Crystal structures of cytochrome P450 2B4 in complex with the inhibitor 1-biphenyl-4-methyl-1H-imidazole: ligand-induced structural response through alpha-helical repositioning.

Two different ligand occupancy structures of cytochrome P450 2B4 (CYP2B4) in complex with 1-biphenyl-4-methyl-1H-imidazole (1-PBI) have been determined by X-ray crystallography. 1-PBI belongs to a series of tight binding, imidazole-based CYP2B4 inhibitors. 1-PBI binding to CYP2B4 yields a type II spectrum with a K(s) value of 0.23 microM and inhibits enzyme activity with an IC(50) value of 0.035 microM. Previous CYP2B4 structures have shown a large degree of structural movement in response to ligand size.

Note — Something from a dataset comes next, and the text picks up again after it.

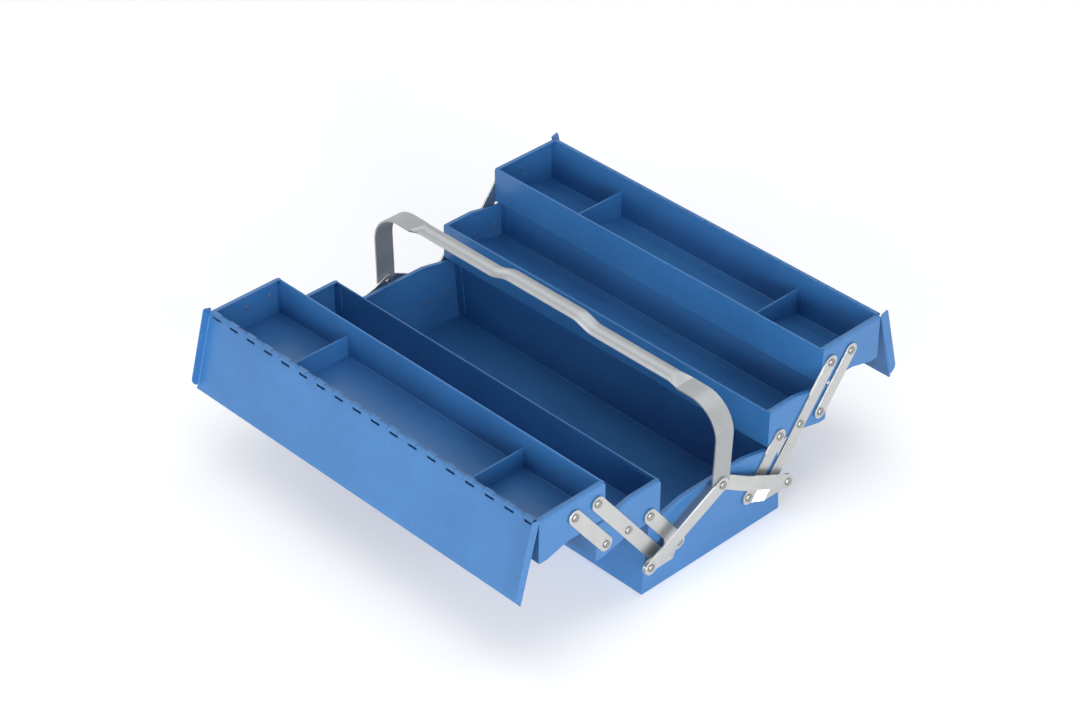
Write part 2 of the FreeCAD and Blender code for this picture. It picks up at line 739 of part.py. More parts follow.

With two phenyl rings, 1-PBI is larger than 1-(4-chlorophenyl)imidazole (1-CPI) and 4-(4-chlorophenyl)imidazole (4-CPI) but smaller than bifonazole, which is branched and contains three phenyl rings. The CYP2B4-1-PBI complex is a structural intermediate to the closed CPI and the open bifonazole structures. The B/C-loop reorganizes itself to include two short partial helices while closing one side of the active site. The F-G-helix cassette pivots over the I-helix in direct response to the size of the ligand in the active site. A cluster of Phe residues at the fulcrum of this pivot point allows for dramatic repositioning of the cassette with only a relatively small amount of secondary structure rearrangement. Comparisons of ligand-bound CYP2B4 structures reveal trends in plastic region mobility that could allow for predictions of their position in future structures based on ligand shape and size.